Lycoming Career and Technology Center is a small suburban, public, career training center located in Hughesville, Pennsylvania. The School serves the residents of five local public school districts: East Lycoming School District, Loyalsock Township School District, Montoursville Area School District, Muncy School District and Warrior Run School District. Lycoming Career and Technology Center is located on the campus of Hughesville Junior Senior High School in the East Lycoming School District. Non-public school students who live in one of the five participating districts are able to attend the school. Lycoming Career and Technology Center is one of 80 public technology schools operating in Pennsylvania.
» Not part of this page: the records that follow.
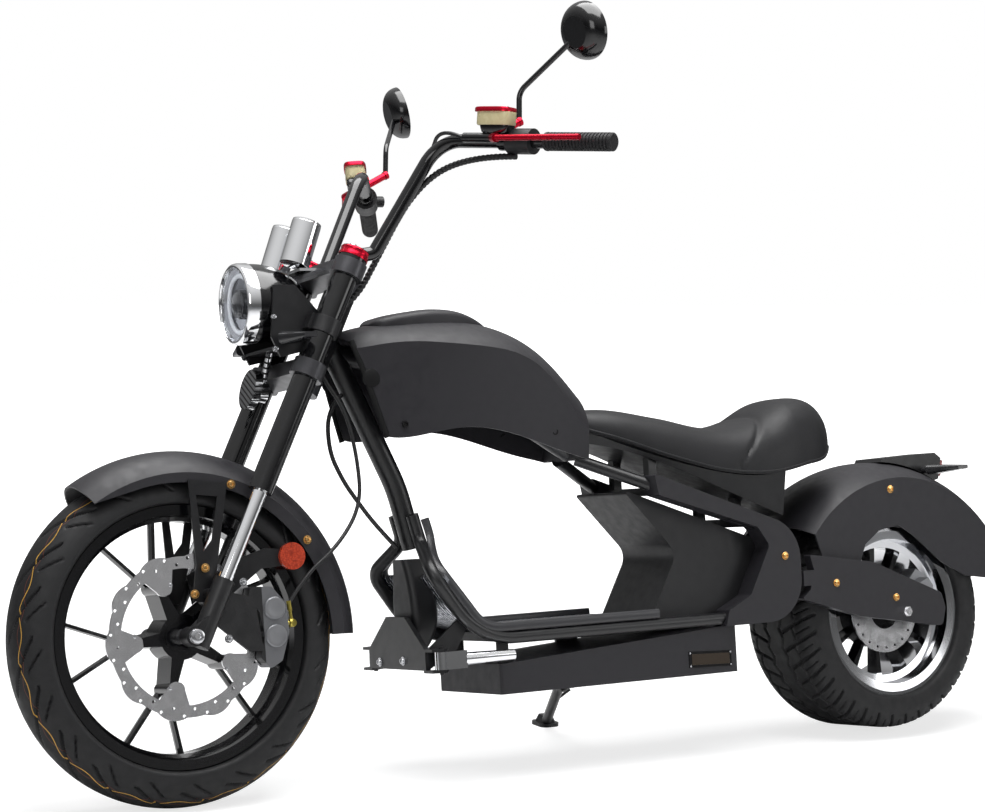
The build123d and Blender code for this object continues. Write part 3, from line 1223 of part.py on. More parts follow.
MIRROR_DIA = 105.0
MIRROR_TURN = Vector(0.95, 0.2, -0.2).normalized()      # from the left glass into its housing
MIRROR_CENTRE = Vector(848, 378, 1315)
with BuildPart() as mirrors:
    for side in (1, -1):
        into = mirrored(side, MIRROR_TURN)
        centre = mirrored(side, MIRROR_CENTRE)
        root = on_bar(side, PERCH_START + 32, -48, 36)
        bend = mirrored(side, Vector(938, 278, 1222))
        add(swept_tube([root, bend, centre + into * 12], 30, 10))
        with BuildSketch(Plane(origin=centre, z_dir=into)):
            Circle(MIRROR_DIA / 2)
        with BuildSketch(Plane(origin=centre + into * 14, z_dir=into)):
            Circle(MIRROR_DIA / 2 - 3)
        with BuildSketch(Plane(origin=centre + into * 30, z_dir=into)):
            Circle(MIRROR_DIA / 2 - 24)
        loft()
    add(brake_masters.part, mode=Mode.SUBTRACT)

# Hose to the front caliper and the wrapped loom, behind the left fork leg; cable on the down tube
HOSE_DIA = 7.0
LOOM_DIA = 11.0
CABLE_DIA = 8.0
with BuildPart() as front_brake_hose:
    route = [
        on_bar(1, PERCH_START - 14, 26, 6), on_bar(1, PERCH_START - 60, 30, 26), Vector(1040, 112, 1132),
        in_fork(2, 58, 1066), in_fork(2, 54, 1000), in_fork(24, 50, 950), in_fork(24, 50, 890),
        in_fork(3, 57, 838), Vector(1222, 64, 679), Vector(1206, 66, 588), Vector(1208, 72, 506),
        Vector(1262, 84, 437), Vector(1335, 86, 385), Vector(1366, 84, 340),
    ]
    add(swept_tube(route, [12, 20, 24, 18, 16, 16, 20, 40, 40, 50, 40, 20], HOSE_DIA))
    add(brake_masters.part, mode=Mode.SUBTRACT)
    add(front_caliper.part, mode=Mode.SUBTRACT)
with BuildPart() as control_loom:
    route = [
        on_bar(1, POD_START + 12, 3, -27), on_bar(1, 60, 3, -27), Vector(1080, 118, 1075),
        in_fork(-14, 72, 1062), in_fork(-10, 66, 1005), in_fork(14, 60, 950), in_fork(14, 60, 884),
    ]
    add(swept_tube(route, [30, 24, 30, 20, 20], LOOM_DIA))
    add(switch_housings.part, mode=Mode.SUBTRACT)
with BuildPart() as frame_cable:
    route = [
        (1190, 0, 716), (1226, 0, 690), (1229, 0, 612), (1203, 0, 556), (1176, 0, 518),
        (1139, 0, 470), (1098, 0, 428),
    ]
    add(swept_tube(route, [14, 40, 30, 30, 30], CABLE_DIA))
    add(frame_spine.part, mode=Mode.SUBTRACT)
    add(foot_shroud.part, mode=Mode.SUBTRACT)

# Every piece in its place, with the origin on the ground under the middle of the whole
FRAME_PIECES = {
    "frame_spine": frame_spine.part, "rail_left": rail_left, "rail_right": rail_right,
    "cross_members": cross_members.part, "floorboard": floorboard.part,
    "peg_bracket": peg_bracket.part, "foot_shroud": foot_shroud.part,
    "battery_box": battery_box.part, "tank_cover": tank_cover.part, "tank_lid": tank_lid.part,
    "seat": seat.part, "seat_base": seat_base.part, "under_seat_panel": under_seat_panel.part,
    "side_covers": side_covers.part, "rear_fender": rear_fender.part,
    "tail_bracket": tail_bracket.part, "tail_lamp": tail_lamp.part,
    "rear_signals": rear_signals.part, "swingarm": swingarm.part, "rear_axle": rear_axle.part,
    "rear_caliper": rear_caliper.part, "stand_bracket": stand_bracket.part,
    "frame_cable": frame_cable.part, "side_stand": side_stand.part,
    "foot_peg_left": foot_peg_left, "foot_peg_right": foot_peg_right,
    "rear_tyre": rear_tyre, "rear_rim": rear_rim.part, "rear_disc": rear_disc.part,
}
STEERED_PIECES = {
    "triple_clamps": triple_clamps.part, "fork_tubes": fork_tubes.part,
    "fork_stanchions": fork_stanchions.part, "fork_castings": fork_castings.part,
    "front_axle": front_axle.part, "front_fender": front_fender.part,
    "fender_brackets": fender_brackets.part, "reflectors": reflectors.part,
    "front_caliper": front_caliper.part, "headlight": headlight.part,
    "headlight_lens": headlight_lens.part, "lamp_bracket": lamp_bracket.part,
    "gauges": gauges.part, "horn": horn.part, "front_signals": front_signals.part,
    "handlebar": handlebar.part, "grips": grips.part, "switch_housings": switch_housings.part,
    "brake_masters": brake_masters.part, "brake_levers": brake_levers.part,
    "mirrors": mirrors.part, "front_brake_hose": front_brake_hose.part,
    "control_loom": control_loom.part,
    "front_tyre": front_tyre, "front_rim": front_rim.part, "front_disc": front_disc.part,
}
placed = {name: PARKED * piece for name, piece in FRAME_PIECES.items()}
for name, piece in STEERED_PIECES.items():
    placed[name] = PARKED * piece.rotate(STEERING_AXIS, STEER)
whole = Compound(list(placed.values())).bounding_box()
CENTRING = Pos(-whole.center().X, -whole.center().Y, 0)
for name, piece in placed.items():
    piece = CENTRING * piece
    piece.label = name
    export_step(piece, f"parts/{name}.step")
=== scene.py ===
import json
from math import cos, pi, radians, sin

import bpy
import numpy as np
from mathutils import Matrix, Vector


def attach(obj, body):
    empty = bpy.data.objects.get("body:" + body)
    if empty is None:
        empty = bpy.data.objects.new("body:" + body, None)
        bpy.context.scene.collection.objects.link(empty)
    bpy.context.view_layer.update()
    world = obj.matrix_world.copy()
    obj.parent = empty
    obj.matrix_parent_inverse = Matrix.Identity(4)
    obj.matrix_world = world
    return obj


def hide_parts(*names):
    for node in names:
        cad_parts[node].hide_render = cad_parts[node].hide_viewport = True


# An electric chopper scooter on its side stand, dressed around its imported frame.
# Places on the scooter are millimetres on an upright scooter whose rear tyre meets the ground
# at the origin, X forward, Y to the rider's left, Z up. Lights are placed in the row frame.
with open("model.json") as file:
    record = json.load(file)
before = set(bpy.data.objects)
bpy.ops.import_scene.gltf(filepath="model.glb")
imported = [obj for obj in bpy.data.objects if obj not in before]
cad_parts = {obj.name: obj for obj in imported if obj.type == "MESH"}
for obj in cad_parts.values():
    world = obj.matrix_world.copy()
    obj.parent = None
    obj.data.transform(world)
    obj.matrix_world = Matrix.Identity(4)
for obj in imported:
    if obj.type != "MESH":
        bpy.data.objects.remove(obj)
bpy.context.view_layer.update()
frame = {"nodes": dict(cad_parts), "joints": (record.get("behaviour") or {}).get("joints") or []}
nodes = frame["nodes"]
joints = {joint["name"]: joint for joint in frame["joints"]}
MM = 0.001


# Stance. The scooter leans onto its stand with the bars slightly turned.
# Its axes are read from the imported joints: rear axle, a foot peg's upright pin, steering stem
# and front axle. UPRIGHT places frame pieces and STEERED places what turns with the bars.
REAR_RADIUS = 236.0
FRONT_RADIUS = 296.0
WHEELBASE = 1555.0
RAKE = radians(27)
TRAIL = 90.0
LEG_LEAD = 37.5
LEG_SPREAD = 98.0


def axes_from(centre, side, up, tilt, known):
    """4 by 4 matrix from upright millimetres to row metres.

    side is the scooter's Y, up a direction tilt radians back from its Z, and known the upright
    point that lies at centre.
    """
    side = np.array(side) / np.linalg.norm(side)
    up = np.array(up) - np.dot(up, side) * side
    up = up / np.linalg.norm(up)
    ahead = np.cross(side, up)
    x_axis = cos(tilt) * ahead - sin(tilt) * up
    z_axis = sin(tilt) * ahead + cos(tilt) * up
    turn = np.column_stack([x_axis, side, z_axis])
    place = np.eye(4)
    place[:3, :3] = turn * MM
    place[:3, 3] = np.array(centre) - turn @ np.array(known) * MM
    return place


UPRIGHT = axes_from(
    joints["rear_wheel_spin"]["pos_m"], joints["rear_wheel_spin"]["axis"],
    joints["left_peg_fold"]["axis"], 0.0, (0, 0, REAR_RADIUS),
)
STEERED = axes_from(
    joints["front_wheel_spin"]["pos_m"], joints["front_wheel_spin"]["axis"],
    joints["steering"]["axis"], RAKE, (WHEELBASE, 0, FRONT_RADIUS),
)


def placed(points, axes):
    """Upright millimetre points, one per row, as row metres."""
    return np.asarray(points, float) @ axes[:3, :3].T + axes[:3, 3]


def in_fork(lead, side, up):
    """Point given across and along the steering axis, as upright millimetres."""
    x = WHEELBASE + TRAIL + lead * cos(RAKE) - up * sin(RAKE)
    return np.array([x, side, lead * sin(RAKE) + up * cos(RAKE)])


# Studio. The camera stands ahead of the scooter's left side with a long lens, as in the
# photograph. Pale floor, white surroundings to the eye, soft boxes above and beside.
CAMERA_AT = (3424.2, 4104.0, 499.1)
CAMERA_YAW = radians(-121.869)
CAMERA_PITCH = radians(2.179)
CAMERA_ROLL = radians(-3.114)
LENS_MM = 93.35
SENSOR_MM = 36.0


def camera_matrix(axes):
    """Camera placement: look along yaw and pitch, turn the picture by roll, then follow axes."""
    look = np.array([
        cos(CAMERA_YAW) * cos(CAMERA_PITCH), sin(CAMERA_YAW) * cos(CAMERA_PITCH), sin(CAMERA_PITCH),
    ])
    level = np.cross(look, (0, 0, 1))
    level /= np.linalg.norm(level)
    above = np.cross(level, look)
    right = cos(CAMERA_ROLL) * level + sin(CAMERA_ROLL) * above
    top = cos(CAMERA_ROLL) * above - sin(CAMERA_ROLL) * level
    turn = axes[:3, :3] / MM @ np.column_stack([right, top, -look])
    whole = Matrix(turn.tolist()).to_4x4()
    whole.translation = placed([CAMERA_AT], axes)[0]
    return whole


def srgb(code):
    """A colour written as sRGB hex, in the linear values that the shaders use."""
    channels = [int(code[at:at + 2], 16) / 255 for at in (1, 3, 5)]
    return [c / 12.92 if c <= 0.04045 else ((c + 0.055) / 1.055) ** 2.4 for c in channels] + [1.0]


def set_inputs(tree, node, inputs):
    """Links a node's inputs to sockets, or sets them to plain values."""
    for name, value in inputs.items():
        if isinstance(value, bpy.types.NodeSocket):
            tree.links.new(value, node.inputs[name])
        else:
            node.inputs[name].default_value = value


def add_node(tree, kind, inputs=None, **settings):
    """A new shader node with these inputs and properties."""
    made = tree.nodes.new(kind)
    for name, value in settings.items():
        setattr(made, name, value)
    set_inputs(tree, made, inputs or {})
    return made


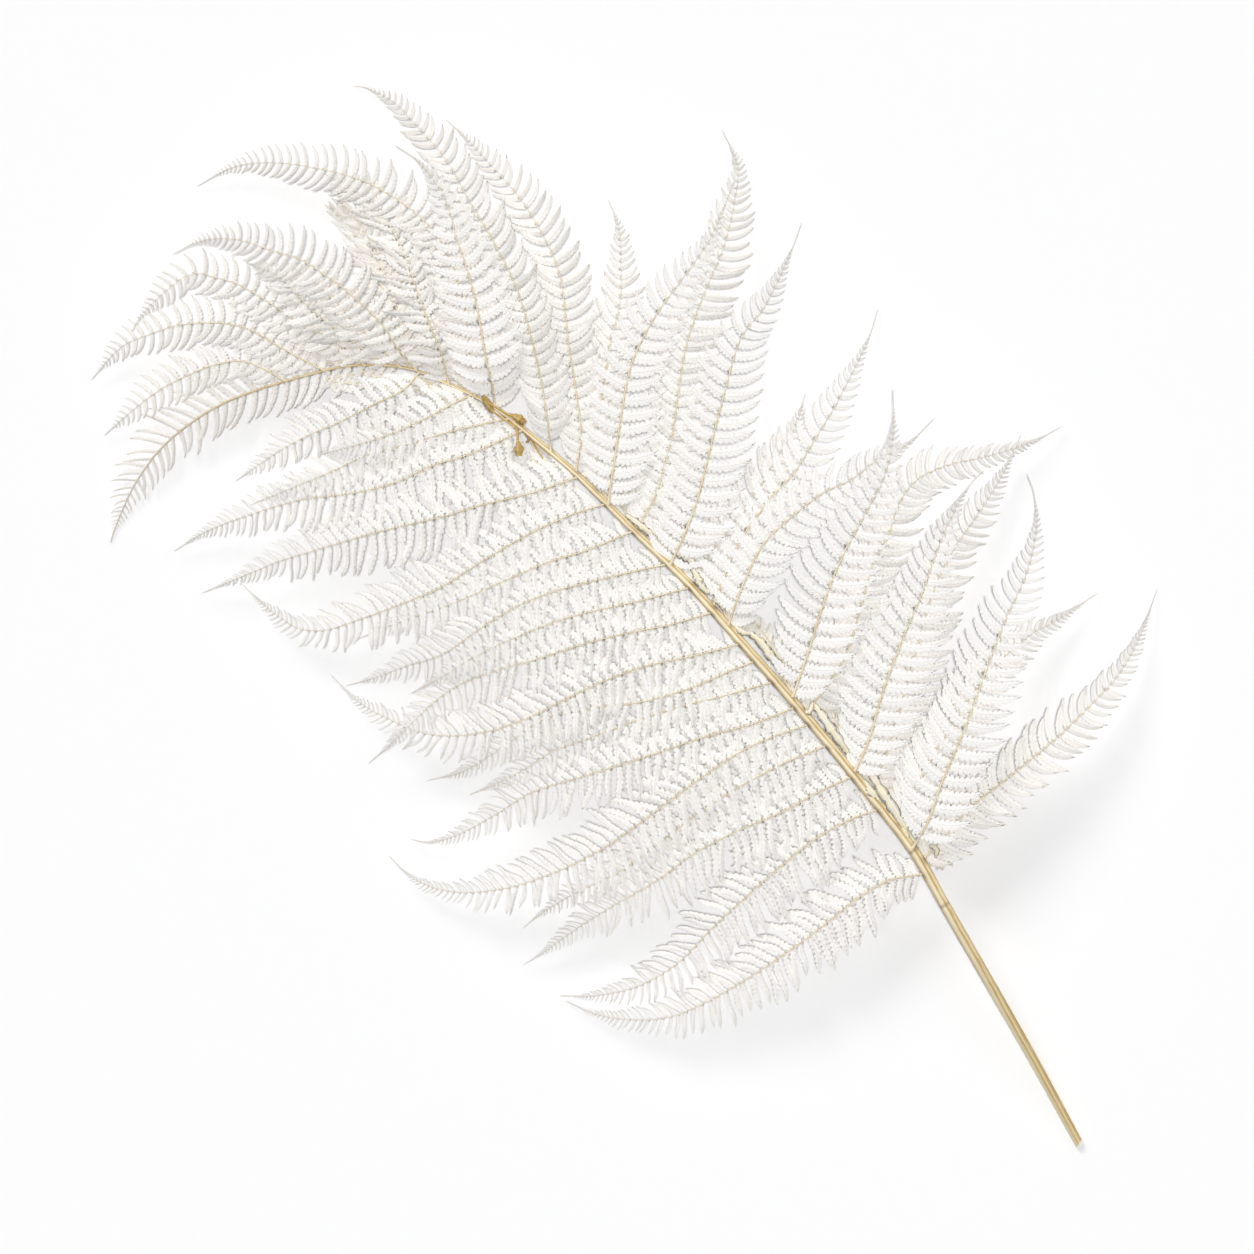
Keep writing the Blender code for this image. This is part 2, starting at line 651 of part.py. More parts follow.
def tube(name, points, radii, group):
    """A round tube through points, of changing thickness, as a closed mesh."""
    curve = bpy.data.curves.new(name, "CURVE")
    curve.dimensions = "3D"
    curve.bevel_depth = 1.0
    curve.bevel_resolution = TUBE_BEVEL_STEPS
    curve.use_fill_caps = True
    spline = curve.splines.new("POLY")
    spline.points.add(len(points) - 1)
    for knot, point, radius in zip(spline.points, points, radii):
        knot.co = (*point, 1.0)
        knot.radius = radius
    item = bpy.data.objects.new(name, curve)
    group.objects.link(item)
    evaluated = item.evaluated_get(bpy.context.evaluated_depsgraph_get())
    mesh = bpy.data.meshes.new_from_object(evaluated)
    shape = bmesh.new()
    shape.from_mesh(mesh)
    bmesh.ops.remove_doubles(shape, verts=shape.verts, dist=MERGE_DISTANCE)
    bmesh.ops.recalc_face_normals(shape, faces=shape.faces)
    shape.to_mesh(mesh)
    shape.free()
    place = item.matrix_world.copy()
    bpy.data.objects.remove(item, do_unlink=True)
    result = bpy.data.objects.new(name, mesh)
    result.matrix_world = place
    group.objects.link(result)
    return result


def stub_tube(index, stub, rachis, group):
    """One dried stub, rooted inside the rachis."""
    line = Line([plan_point(knot[:2]) for knot in stub])
    count = STUB_STEPS * (len(stub) - 1)
    knots = [line.nearest(plan_point(knot[:2]))[0] for knot in stub]
    points = []
    radii = []
    for step in range(count + 1):
        distance = line.length * step / count
        rise = float(np.interp(distance, knots, [knot[2] for knot in stub]))
        width = float(np.interp(distance, knots, [knot[3] for knot in stub]))
        along, _ = rachis.nearest(line.point(distance))
        spot = line.point(distance)
        spot.z = rachis.height(along) + rise * MM
        points.append(spot)
        radii.append(width * MM / 2)
    return tube(f"dried_stub_{index}", points, radii, group)


def cutter_box(name, size, centre, turn, group):
    """A box that only cuts."""
    bpy.ops.mesh.primitive_cube_add(size=1.0)
    box = bpy.context.active_object
    box.name = name
    for vertex in box.data.vertices:
        vertex.co = Vector((vertex.co.x * size[0], vertex.co.y * size[1], vertex.co.z * size[2]))
    box.location = centre
    box.rotation_euler = turn
    for holder in list(box.users_collection):
        holder.objects.unlink(box)
    group.objects.link(box)
    box.hide_render = True
    box.display_type = "WIRE"
    return box


def make_rachis(rachis, parts, cutters, material):
    """The stem with its dried stubs, cut slanting at one end and flat where it rests."""
    end = rachis.length * TUBE_END
    count = round(end / TUBE_STEP)
    distances = [end * i / count for i in range(count + 1)]
    places = [rachis.place(d) for d in distances]
    stem = tube("rachis", places, [rachis.radius(d) for d in distances], parts)
    joins = new_collection("rachis_joins")
    for index, stub in enumerate(DRIED_STUBS, start=1):
        stub_tube(index, stub, rachis, joins)
    union = stem.modifiers.new("stubs", "BOOLEAN")
    union.operation = "UNION"
    union.operand_type = "COLLECTION"
    union.collection = joins
    bpy.context.view_layer.update()
    evaluated = stem.evaluated_get(bpy.context.evaluated_depsgraph_get())
    joined = bpy.data.meshes.new_from_object(evaluated)
    stem.modifiers.clear()
    stem.data = joined
    for item in list(joins.objects):
        bpy.data.objects.remove(item, do_unlink=True)
    bpy.data.collections.remove(joins)
    stem.data.materials.clear()
    stem.data.materials.append(material)

    heading = rachis.heading(0.0)
    start = rachis.place(0.0)
    slab = CUTTER_SIZE
    floor = cutter_box("floor_cutter", (slab * 2, slab * 2, slab),
                       Vector((start.x, start.y, -slab / 2)), (0, 0, 0), cutters)
    back = Vector((math.cos(heading), math.sin(heading), 0.0))
    reach = slab / 2 - CUT_END_TRIM
    slant = cutter_box("end_cutter", (slab, slab, slab), start - back * reach,
                       (0, 0, heading + CUT_END_SLANT), cutters)
    for cutter in (floor, slant):
        cut = stem.modifiers.new(cutter.name, "BOOLEAN")
        cut.operation = "DIFFERENCE"
        cut.object = cutter
    return stem


def stand_on_origin(items, cutters, group):
    """Parent everything to an empty that brings the box's bottom middle to the origin."""
    bpy.context.view_layer.update()
    graph = bpy.context.evaluated_depsgraph_get()
    corners = []
    for item in items:
        mesh = item.evaluated_get(graph).to_mesh()
        corners.append(np.array([item.matrix_world @ v.co for v in mesh.vertices]))
    spread = np.concatenate(corners)
    low, high = spread.min(axis=0), spread.max(axis=0)
    anchor = bpy.data.objects.new("frond_anchor", None)
    anchor.location = (-(low[0] + high[0]) / 2, -(low[1] + high[1]) / 2, -low[2])
    group.objects.link(anchor)
    for item in items + list(cutters.objects):
        item.parent = anchor


def main():
    """Build the frond."""
    clear_scene()
    parts = new_collection("bracken_frond")
    cutters = new_collection("cutters")
    straw = finish_material("straw_stem", STRAW, STRAW_ROUGHNESS)
    bleached = finish_material("bleached_leaf", BLEACHED, BLEACHED_ROUGHNESS)
    rachis = Rachis([plan_point(pixel) for pixel in RACHIS_PLAN])
    items = [make_rachis(rachis, parts, cutters, straw)]
    items += make_pinnae(rachis, parts, bleached)
    stand_on_origin(items, cutters, parts)


main()
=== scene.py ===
"""Bracken frond, dressed: fine leaflets, a ribbed gold stem, dried stubs and withered leaflets.

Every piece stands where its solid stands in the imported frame. Plan positions are pixels of a
top view, turned so that the frond runs along +Y, and PlanView turns them into metres.
"""

import itertools
import json
import logging
import math
import random
from collections.abc import Mapping, Sequence
from dataclasses import dataclass, field
from enum import Enum

import bmesh
import bpy
import numpy as np
from bpy.types import ID, Material, Mesh, Node, NodeSocket, NodeTree, Object
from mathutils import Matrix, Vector
from mathutils.bvhtree import BVHTree
from mathutils.geometry import interpolate_bezier

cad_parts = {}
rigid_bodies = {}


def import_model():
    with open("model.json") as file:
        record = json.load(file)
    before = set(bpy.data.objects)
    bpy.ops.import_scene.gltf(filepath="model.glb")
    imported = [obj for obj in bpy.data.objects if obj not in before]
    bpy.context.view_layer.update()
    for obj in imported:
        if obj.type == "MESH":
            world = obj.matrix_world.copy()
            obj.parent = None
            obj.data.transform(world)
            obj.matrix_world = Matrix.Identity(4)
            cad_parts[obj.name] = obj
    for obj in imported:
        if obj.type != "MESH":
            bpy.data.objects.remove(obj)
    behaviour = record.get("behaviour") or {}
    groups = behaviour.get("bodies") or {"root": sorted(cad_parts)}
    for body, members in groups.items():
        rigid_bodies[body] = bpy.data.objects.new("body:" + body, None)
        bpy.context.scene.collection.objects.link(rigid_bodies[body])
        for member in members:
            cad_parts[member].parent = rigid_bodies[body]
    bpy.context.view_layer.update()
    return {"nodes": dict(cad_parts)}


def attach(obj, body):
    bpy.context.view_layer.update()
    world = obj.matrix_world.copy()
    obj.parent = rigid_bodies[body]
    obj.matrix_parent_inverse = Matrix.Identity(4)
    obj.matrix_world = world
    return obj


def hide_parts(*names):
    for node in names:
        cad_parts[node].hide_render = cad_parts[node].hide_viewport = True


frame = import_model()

LOG = logging.getLogger("bracken_frond")

MM = 0.001
BODY = "root"
X_AXIS = (1.0, 0.0, 0.0)
UP = (0.0, 0.0, 1.0)
DOWN = (0.0, 0.0, -1.0)
FLOOR_CLEARANCE = 0.05 * MM
SINKING_LEFT = 0.02
ATTRIBUTE_KINDS = ((bool, "BOOLEAN"), (int, "INT"), (float, "FLOAT"), (tuple, "FLOAT_VECTOR"))

# A Span is where something starts and ends. A Band adds its value at the start and at the end.
Colour = tuple[float, float, float]
Pixel = tuple[float, float]
Span = tuple[float, float]
Band = tuple[float, float, float, float]


class Side(Enum):
    """Side of a line, looking along it."""

    LEFT = 1
    RIGHT = -1


class Habit(Enum):
    """How the leaflets of a pinna lie."""

    FLAT = "flat"
    LOOSE = "loose"
    CRUMPLED = "crumpled"
    OUTER = "outer"
    ROLLED = "rolled"
    LEAFY_END = "leafy_end"


@dataclass(frozen=True)
class PlanView:
    """Where the pixels of the top view lie in the frame."""

    pixel: float = 0.5 * MM
    centre: Pixel = (627.0, 627.0)
    turn: float = math.radians(40.0)
    shift: tuple[float, float] = (-30.296 * MM, 16.567 * MM)

    def spot(self, pixel: Pixel) -> Vector:
        """Turn a pixel into a point on the surface, in metres.

        Args:
            pixel: Column and row in the top view.

        Returns:
            The point, with z = 0.
        """
        x = (pixel[0] - self.centre[0]) * self.pixel
        y = (self.centre[1] - pixel[1]) * self.pixel
        turned_x = x * math.cos(self.turn) + y * math.sin(self.turn)
        turned_y = y * math.cos(self.turn) - x * math.sin(self.turn)
        return Vector((turned_x + self.shift[0], turned_y + self.shift[1], 0.0))


PLAN = PlanView()


class PlanLine:
    """A smooth line through plan points, read by its distance from the start."""

    STEPS = 24
    HANDLES_IN_SPAN = 3

    def __init__(self, pixels: Sequence[Pixel]) -> None:
        """Lay the line.

        Args:
            pixels: The points it passes through, from start to end.
        """
        points = [PLAN.spot(pixel) for pixel in pixels]
        before = [points[0]] + points[:-1]
        after = points[1:] + [points[-1]]
        headings = [(b - a).normalized() for a, b in zip(before, after)]
        fine = []
        for i in range(len(points) - 1):
            reach = (points[i + 1] - points[i]).length / self.HANDLES_IN_SPAN
            fine.extend(interpolate_bezier(
                points[i], points[i] + headings[i] * reach,
                points[i + 1] - headings[i + 1] * reach, points[i + 1], self.STEPS)[:-1])
        fine.append(points[-1])
        self.xy = np.array([(p.x, p.y) for p in fine])
        steps = np.diff(self.xy, axis=0)
        self.run = np.concatenate(([0.0], np.cumsum(np.hypot(steps[:, 0], steps[:, 1]))))
        self.length = float(self.run[-1])
        self.angle = np.unwrap(np.arctan2(steps[:, 1], steps[:, 0]))
        self.middle = (self.run[1:] + self.run[:-1]) / 2

    def point(self, distance: float) -> Vector:
        """Plan position at a distance along the line."""
        x, y = (float(np.interp(distance, self.run, self.xy[:, axis])) for axis in (0, 1))
        return Vector((x, y, 0.0))

    def heading(self, distance: float) -> float:
        """Direction of the line, as an angle, at a distance along it."""
        return float(np.interp(distance, self.middle, self.angle))

    def nearest(self, point: Vector) -> float:
        """Distance along the line of its nearest point."""
        gaps = np.hypot(self.xy[:, 0] - point.x, self.xy[:, 1] - point.y)
        return float(self.run[int(np.argmin(gaps))])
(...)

Lycoming Career and Technology Center offers a choice of three different attendance options. Students may enroll in one-year or two-year half-day programs. A third program offers Work Experience Programs. Students attend their home school for basic academics required for graduation, like literature, science, civics and math. Students graduate from their home district. Lycoming Career and Technology Center also offers evening and weekend adult continuing education programs.

==Programs==
- Culinary Arts
- Drafting & Design
- Criminal Justice
- Health Careers
- Early Childhood Education
- Automotive Tech
- Computer Service Technology
- Automotive Technology
- Construction Technology

Students take the appropriate NOCTI exams offered by the National Occupational Competency Testing Institute. They can also participate in the annual SkillsUSA competitions.